EL SILENCIO FUENTE DE LA DICHA

"Bienaventurados los pobres"- Mt 5,3

Era tan pobre, tan pobre, que ni figura de hombre tenía. Se había olvidado hasta de su figura terrestre. Ser pobre no sólo de recursos. No sólo de objetos. Ser pobre sobre todo porque se ha desprendido y despojado, no sólo de proyectos, de lo horizontal, de la tierra, de negocios, de industrias, de haciendas y de cuentas bancarias. Se es pobre quizás, y sin quizás, porque uno se ha desinteresado y desapropiado de su función, de su imagen, de las opiniones sobre él, de los juicios que van de boca en boca, de la representación. Cubiertos por esos cortinajes queda uno a oscuras.

No somos tan pobres cuando contamos con la buena reputación de los demás, de las opiniones a favor nuestro. Casi, casi, como los políticos cuyo afán es consumir encuestas y ver las “corrientes de opinión”, las subidas y bajadas, las alzas y las bajas, la imagen que tienen de nosotros, la sensación que damos. La misma Iglesia hace sus encuestas y se ocupa de crear una buena imagen.

¡Cómo cuesta olvidar ese paraíso creado, inventado por nuestra falsa ilusión! Consumimos representaciones, opiniones, funciones. Queda uno desfallecido de tanto consumir. ¡Cómo cansan esas funciones, cómo fatigan esas representaciones!

El silencio nos alcanza, nos llega y nos inunda cuando dejamos de ser consumistas de todo eso. En el puro silencio nos volvemos pobres verdaderos; nos volvemos también dichosos.

¡Qué amargo el humo de esos bosques, de esas ramas que no nos dejan ver lo verdadero!

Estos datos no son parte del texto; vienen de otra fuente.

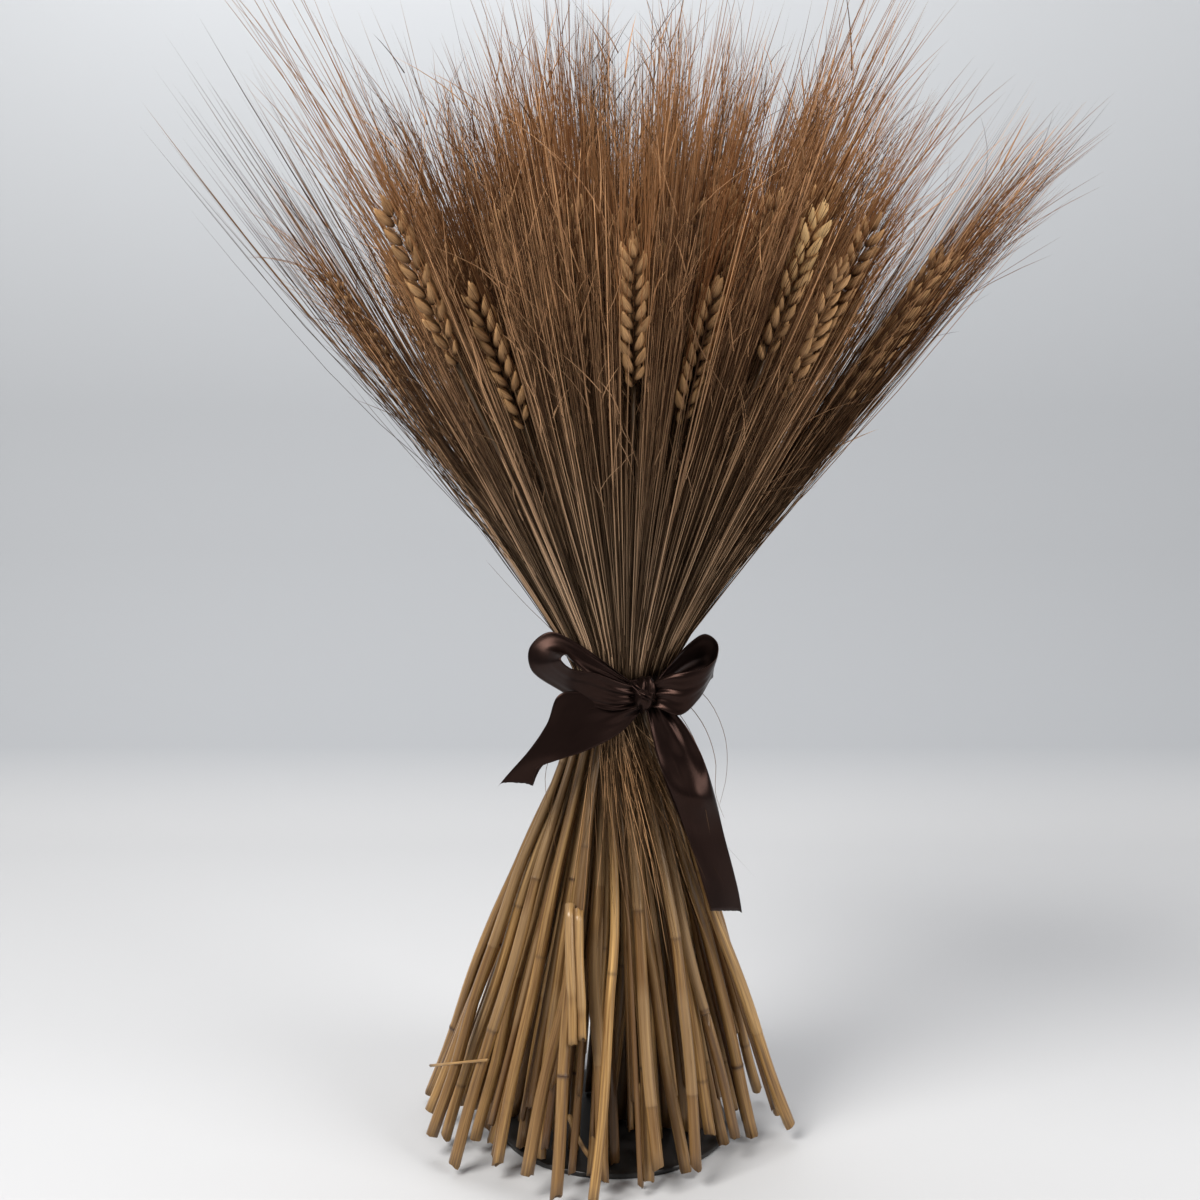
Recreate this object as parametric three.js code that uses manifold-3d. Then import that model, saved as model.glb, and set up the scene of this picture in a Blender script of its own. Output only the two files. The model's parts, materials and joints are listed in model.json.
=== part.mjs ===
// A tied bundle of dried bearded wheat that stands on a round plate. Millimetres, +Z up.
// The origin is the middle of the plate's underside, and the bow faces -Y.
//
// The stalks are gathered at a waist, and spread from it both ways: down to their cut feet, and up to
// their ears. They are pressed together in twos there, so each stalk mesh is two stalks. Every ear has
// two rows of spikelets and long awns. One length of satin ribbon goes round the waist and ends in a bow.
import * as THREE from "three";
import Module from "manifold-3d";
import { mergeVertices } from "three/addons/utils/BufferGeometryUtils.js";

const wasm = await Module();
wasm.setup();

// ---- Driving dimensions ----
const PLATE_RADIUS = 67;
const PLATE_THICKNESS = 3;
const PLATE_CHAMFER = 0.6;
const GAP = 0.3; // between pieces that touch

const NODES = 42; // of two stalks each
const WAIST_Z = 256;
const WAIST_RADIUS = 20; // to the middle of the outermost stalks
const WAIST_HALF = 13; // the tied stretch, each way from the waist
const WAIST_ROUND = 14; // how softly the spread begins
const FLARE_DOWN = 51.5; // height over which the spread grows by one waist radius
const FLARE_UP = 39;
const KNEE_Z = 125; // where a stalk bends a little, at its lowest node
const TWIST_DOWN = 0.5; // how far the stalks wind round each other, in radians
const TWIST_UP = -0.17;
const FLAT_FEET = 0.82; // depth against width at the feet, and at the ears
const FLAT_EARS = 0.86;
const AXIS_FEET_X = -11; // the bundle leans a little to the right
const AXIS_WAIST_X = 4;
const AXIS_EARS_X = 12;
const OUTER_LEAN = 0.13; // how much further the stalks round the outside hang out
const RIGHT_LEAN = 0.62; // and above that those at the far right and left
const LEFT_LEAN = 0.46;

const FOOT_RADIUS = 3.4;
const KNEE_RADIUS = 0.92; // against the foot's
const WAIST_STALK_RADIUS = 2.05;
const NECK_RADIUS = 1.25; // just under the ear
const NECK_LENGTH = 184; // from the waist to the ear, along the stalk
const NECK_VARIES = [0.86, 1.12];
const EAR_VARIES = [0.9, 1.08];
const FOOT_VARIES = [0.84, 1.14]; // in thickness
const HIGHEST_FOOT = 15; // of those that hang outside the plate
const BROKEN_STALK = 69; // this one is broken off above the floor
const BROKEN_FOOT_Z = 92;
const FEET_STRAY = 13; // how far the feet, necks and tips lie from an even spread
const NECKS_STRAY = 16;
const TIPS_STRAY = 26;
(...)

Por fin dejamos de ser ese personaje, de ser esa función. Es mejor dejar de convivir con esas imágenes que nos tapan y ciegan y engañan, y convivir con la luna, con las estrellas, con los ríos, con los océanos, con los pájaros. Son más verdad que las opiniones, las representaciones y las funciones.

Es en el silencio donde se adivina el ser misterioso que somos.

En esos adioses el alma se estremece y resucita una dicha oculta, la del ser escondido y recubierto. Nada puede sustituir ese ser hondo, ese manantial.

Las heridas del silencio duelen. Pero no cicatrizan. La enfermedad del amor que brota no tiene cura. Y es una bendición que no pasa, que alcanza la eternidad.

Nunca somos el que aspiramos a ser. En el silencio nos negamos a descansar en lo secundario y superficial, en esas almohadas fingidas y engañosas.

En el silencio vamos al encuentro del ser que grita y canta nuestra verdad. Más bello que lo que suponíamos. En estos adioses, en esas muertes, no se hace luto por nada. Se acabó el fingimiento y resucita la alegría.

Nuestra verdad, nuestra dicha está detrás de esas imágenes que nos recubren, detrás de esas representaciones que nos agobian, detrás de esas funciones que nos asfixian. El silencio nos deja sin nada, en la verdad. Se es cuando no queda nada, cuando “todo se ha consumido”.